§ **YOUR INSTRUCTIONS**:
Please give the listing again in its entirety, exactly as written.

§ **GIVEN DATA**:
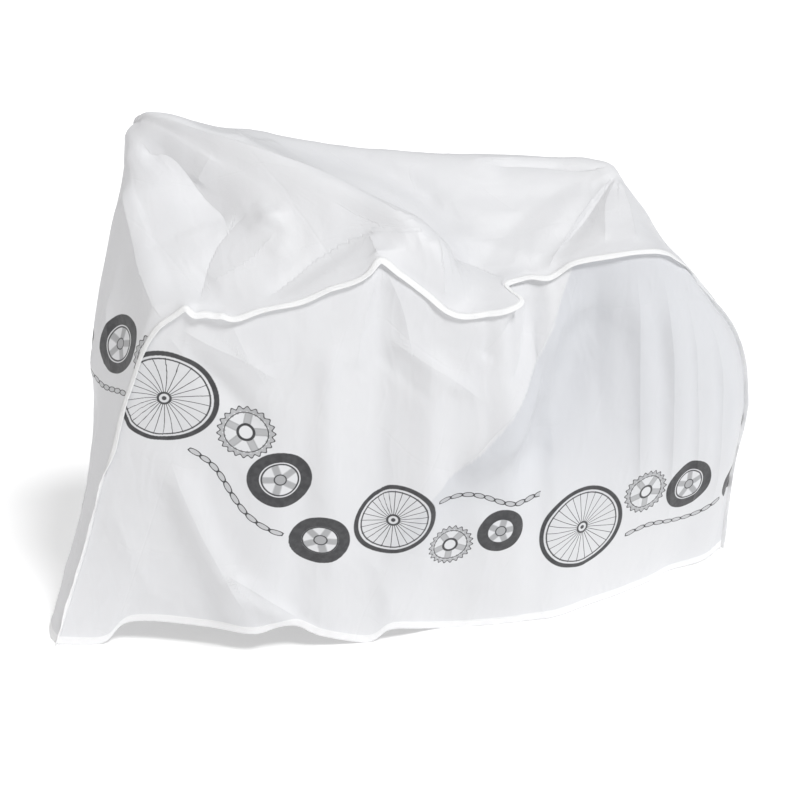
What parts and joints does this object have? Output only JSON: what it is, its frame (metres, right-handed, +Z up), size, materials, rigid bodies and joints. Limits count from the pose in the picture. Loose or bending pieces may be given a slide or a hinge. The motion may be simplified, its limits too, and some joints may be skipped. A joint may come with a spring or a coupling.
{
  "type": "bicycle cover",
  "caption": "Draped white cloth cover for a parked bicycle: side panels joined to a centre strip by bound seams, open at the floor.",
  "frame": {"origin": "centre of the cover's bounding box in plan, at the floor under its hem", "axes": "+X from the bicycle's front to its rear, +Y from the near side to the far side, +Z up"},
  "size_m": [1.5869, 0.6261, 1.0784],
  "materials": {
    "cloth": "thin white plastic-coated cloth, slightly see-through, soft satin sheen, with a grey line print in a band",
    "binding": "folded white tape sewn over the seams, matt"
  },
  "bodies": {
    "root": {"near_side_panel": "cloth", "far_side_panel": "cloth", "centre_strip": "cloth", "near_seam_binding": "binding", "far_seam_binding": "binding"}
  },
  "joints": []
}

§ **THE RESPONSE**:
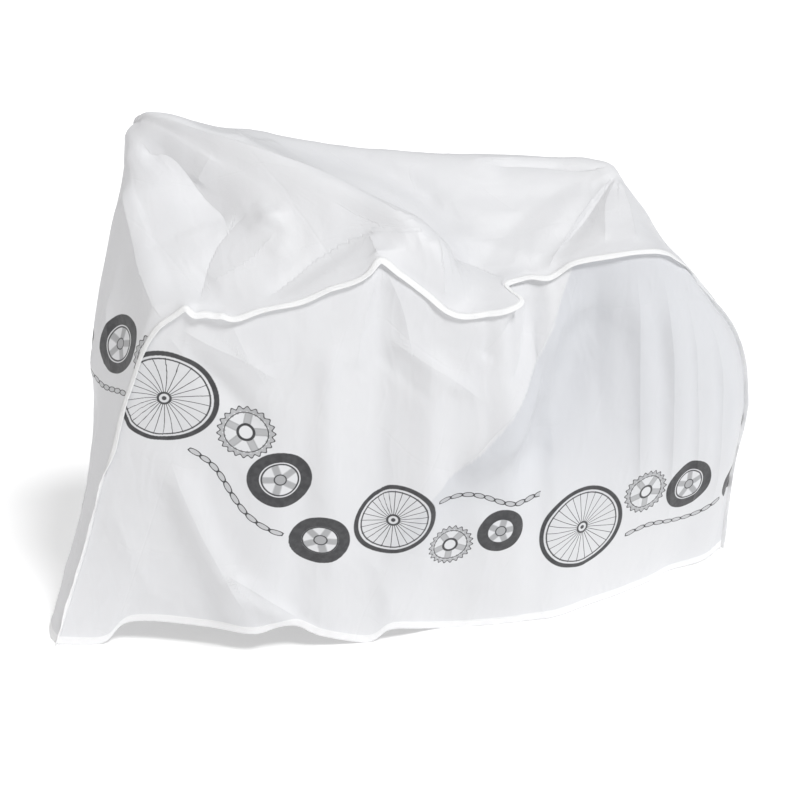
What parts and joints does this object have? Output only JSON: what it is, its frame (metres, right-handed, +Z up), size, materials, rigid bodies and joints. Limits count from the pose in the picture. Loose or bending pieces may be given a slide or a hinge. The motion may be simplified, its limits too, and some joints may be skipped. A joint may come with a spring or a coupling.
{
  "type": "bicycle cover",
  "caption": "Draped white cloth cover for a parked bicycle: side panels joined to a centre strip by bound seams, open at the floor.",
  "frame": {"origin": "centre of the cover's bounding box in plan, at the floor under its hem", "axes": "+X from the bicycle's front to its rear, +Y from the near side to the far side, +Z up"},
  "size_m": [1.5869, 0.6261, 1.0784],
  "materials": {
    "cloth": "thin white plastic-coated cloth, slightly see-through, soft satin sheen, with a grey line print in a band",
    "binding": "folded white tape sewn over the seams, matt"
  },
  "bodies": {
    "root": {"near_side_panel": "cloth", "far_side_panel": "cloth", "centre_strip": "cloth", "near_seam_binding": "binding", "far_seam_binding": "binding"}
  },
  "joints": []
}